Someone who is anti-Apple would look at the same facts and come up with a
reason they are incorrect, for doing the same thing.

Essentially, I would be shocked if Asymco had a post saying he disagreed with
Apple's strategy.

------
casca
Mr Lazaridis and the ridiculous dual-CEO structure are significant
contributors to the failure of Blackberry. I have friends there and not one
believed that he would be as prescient as saying "If that thing catches on,
we’re competing with a Mac, not a Nokia".

------
ghshephard
The first iPhone was the disruptive product. Everything after that has been
incrementalism.

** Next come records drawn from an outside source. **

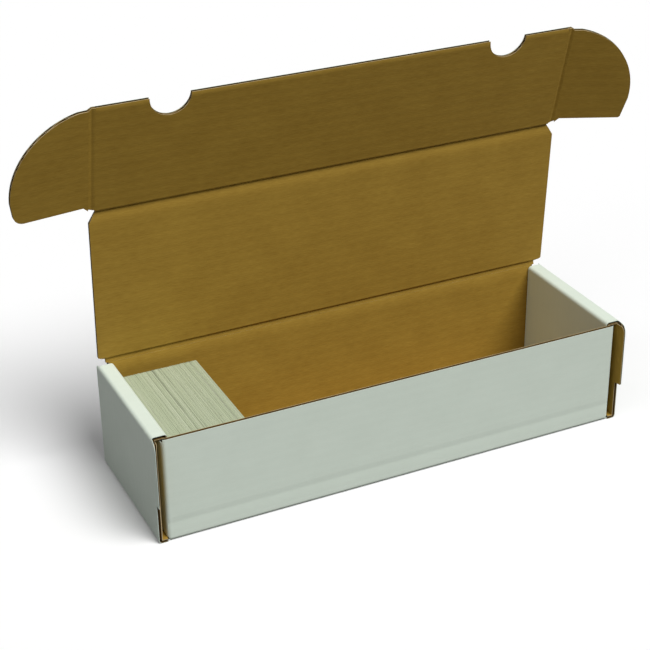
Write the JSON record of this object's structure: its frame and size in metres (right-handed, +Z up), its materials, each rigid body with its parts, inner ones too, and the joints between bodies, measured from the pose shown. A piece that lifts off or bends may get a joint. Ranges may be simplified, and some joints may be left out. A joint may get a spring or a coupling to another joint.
{
  "type": "folding trading card storage box",
  "caption": "Long corrugated box with a hinged lid, a tuck-over front flap with ears and finger notches, roll-over end walls, and a row of cards inside.",
  "frame": {"origin": "middle of the underside of the box's bottom", "axes": "+X to the right along the box, +Y from the front wall to the back wall, +Z up"},
  "size_m": [0.4203, 0.1053, 0.2516],
  "materials": {
    "board": "matt white liner outside, brown kraft inside and at the cut edges",
    "cards": "edges of coated white card stock"
  },
  "bodies": {
    "tray": {"bottom_panel": "board", "front_wall": "board", "back_wall": "board", "corner_tab_front_left": "board", "corner_tab_front_right": "board", "corner_tab_back_left": "board", "corner_tab_back_right": "board", "end_wall_outer_left": "board", "end_wall_outer_right": "board", "end_ridge_left": "board", "end_ridge_right": "board", "end_wall_inner_left": "board", "end_wall_inner_right": "board"},
    "lid": {"lid_panel": "board"},
    "flap": {"front_flap": "board"},
    "left_ear": {"ear_left": "board"},
    "right_ear": {"ear_right": "board"},
    "cards": {"card_stack": "cards"}
  },
  "joints": [
    {"name": "lid_hinge", "type": "hinge", "parent": "tray", "child": "lid", "pos_m": [0, 0.0505, 0.0759], "axis": [-1, 0, 0], "range_deg": [-86.5, 93.5]},
    {"name": "flap_hinge", "type": "hinge", "parent": "lid", "child": "flap", "pos_m": [0, 0.04417, 0.17941], "axis": [-1, 0, 0], "range_deg": [-78.5, 11.5]},
    {"name": "left_ear_hinge", "type": "hinge", "parent": "flap", "child": "left_ear", "pos_m": [-0.1606, 0.04417, 0.17941], "axis": [0, 0.2588, -0.9659], "range_deg": [-85, 5]},
    {"name": "right_ear_hinge", "type": "hinge", "parent": "flap", "child": "right_ear", "pos_m": [0.1606, 0.04417, 0.17941], "axis": [0, -0.2588, 0.9659], "range_deg": [-75, 15]},
    {"name": "card_lift", "type": "slide", "parent": "tray", "child": "cards", "axis": [0, 0, 1], "range_m": [0, 0.09]}
  ]
}
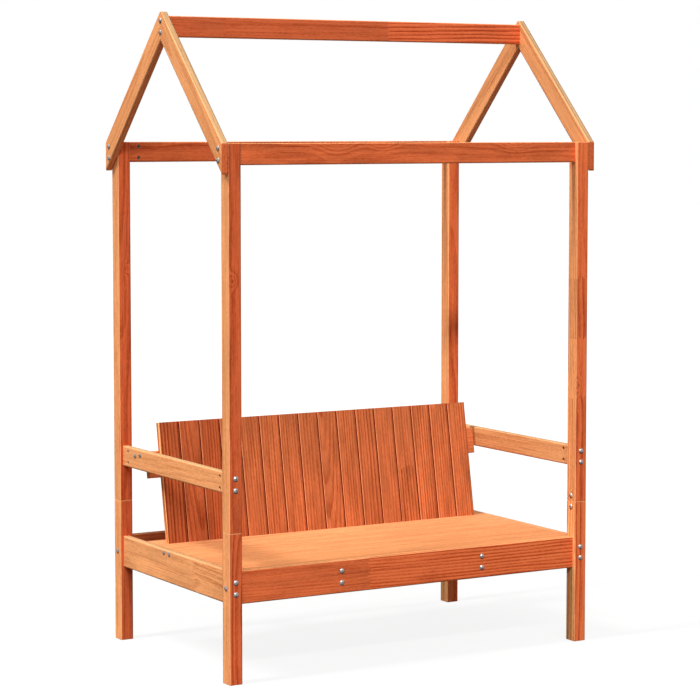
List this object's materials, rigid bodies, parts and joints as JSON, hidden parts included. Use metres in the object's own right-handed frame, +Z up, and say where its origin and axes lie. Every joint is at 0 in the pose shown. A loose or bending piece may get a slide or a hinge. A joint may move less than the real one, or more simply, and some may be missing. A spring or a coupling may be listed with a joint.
{
  "type": "house frame garden bench",
  "caption": "Timber garden bench with a slatted leaning backrest and armrests, bolted inside a house-shaped frame of posts, beams, rafters and a ridge.",
  "frame": {"origin": "on the ground, in the middle of the frame", "axes": "+Z up, +X to the right seen from the front, front of the bench towards -Y"},
  "size_m": [1.2084, 0.7304, 1.801],
  "materials": {
    "frame_timber": "clear orange-brown stain over planed pine",
    "seat_timber": "clear orange-brown stain over planed pine",
    "backrest_timber": "clear orange-brown stain over planed pine",
    "dowel_wood": "bare beech",
    "fastener_steel": "zinc plated",
    "barrel_nut_steel": "zinc plated",
    "screw_steel": "zinc plated"
  },
  "bodies": {
    "root": {"armrest_left": "frame_timber", "armrest_right": "frame_timber", "backrest_crosspiece": "frame_timber", "backrest_lower_batten": "frame_timber", "backrest_slat_01": "backrest_timber", "backrest_slat_02": "backrest_timber", "backrest_slat_03": "backrest_timber", "backrest_slat_04": "backrest_timber", "backrest_slat_05": "backrest_timber", "backrest_slat_06": "backrest_timber", "backrest_slat_07": "backrest_timber", "backrest_slat_08": "backrest_timber", "backrest_slat_09": "backrest_timber", "backrest_slat_10": "backrest_timber", "backrest_slat_11": "backrest_timber", "backrest_slat_12": "backrest_timber", "backrest_slat_13": "backrest_timber", "backrest_slat_14": "backrest_timber", "backrest_slat_15": "backrest_timber", "backrest_slat_16": "backrest_timber", "backrest_upper_batten": "frame_timber", "barrel_nuts": "barrel_nut_steel", "frame_screws": "fastener_steel", "leg_back_left": "frame_timber", "leg_back_right": "frame_timber", "leg_front_left": "frame_timber", "leg_front_right": "frame_timber", "long_bolts": "fastener_steel", "medium_bolts": "fastener_steel", "post_back_left": "frame_timber", "post_back_right": "frame_timber", "post_dowels": "dowel_wood", "post_front_left": "frame_timber", "post_front_right": "frame_timber", "rafter_back_left": "frame_timber", "rafter_back_right": "frame_timber", "rafter_front_left": "frame_timber", "rafter_front_right": "frame_timber", "ridge_beam": "frame_timber", "seat_bearer_left": "frame_timber", "seat_bearer_right": "frame_timber", "seat_board_1": "seat_timber", "seat_board_2": "seat_timber", "seat_board_3": "seat_timber", "seat_board_4": "seat_timber", "seat_board_5": "seat_timber", "seat_board_6": "seat_timber", "seat_board_7": "seat_timber", "seat_board_8": "seat_timber", "seat_cleat_left": "frame_timber", "seat_cleat_right": "frame_timber", "seat_rail_back": "frame_timber", "seat_rail_front": "frame_timber", "seat_rail_left": "frame_timber", "seat_rail_right": "frame_timber", "short_bolts": "fastener_steel", "splice_bolts": "fastener_steel", "top_beam_back": "frame_timber", "top_beam_front": "frame_timber", "wood_screws": "screw_steel"}
  },
  "joints": []
}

The 2013 iPhone 5 is a direct descendent of the 2007 iPhone 5,
and the 2007 iPhone 5 was almost a completely different product than my 2006
Treo 700w.

------
utopkara
This article is based on the false premise that somebody with deep knowledge
can predict disruptors.

I'll tell you why talking heads/pundits/experts couldn't predict, because they
are useless, and the whole business of market disruption prediction is built
on a ridiculous premise.

------
normloman
Who cares whether something is disruptive or not? Does it make any difference
at all? Are you trying to crack some formula to making disruptive products,
because it ain't gonna work.

------
canistr
I hesitate to agree with this article given that that hindsight is 20/20\. If
anything, you could mark the decline of the BlackBerry with the introduction
of the iPad.

------
cwoods
>The striking thing is how the two companies peaked are almost precisely the
same time and how that moment (end of 2010) was not related to the entry
timing of their nominal disruptor[iPhone].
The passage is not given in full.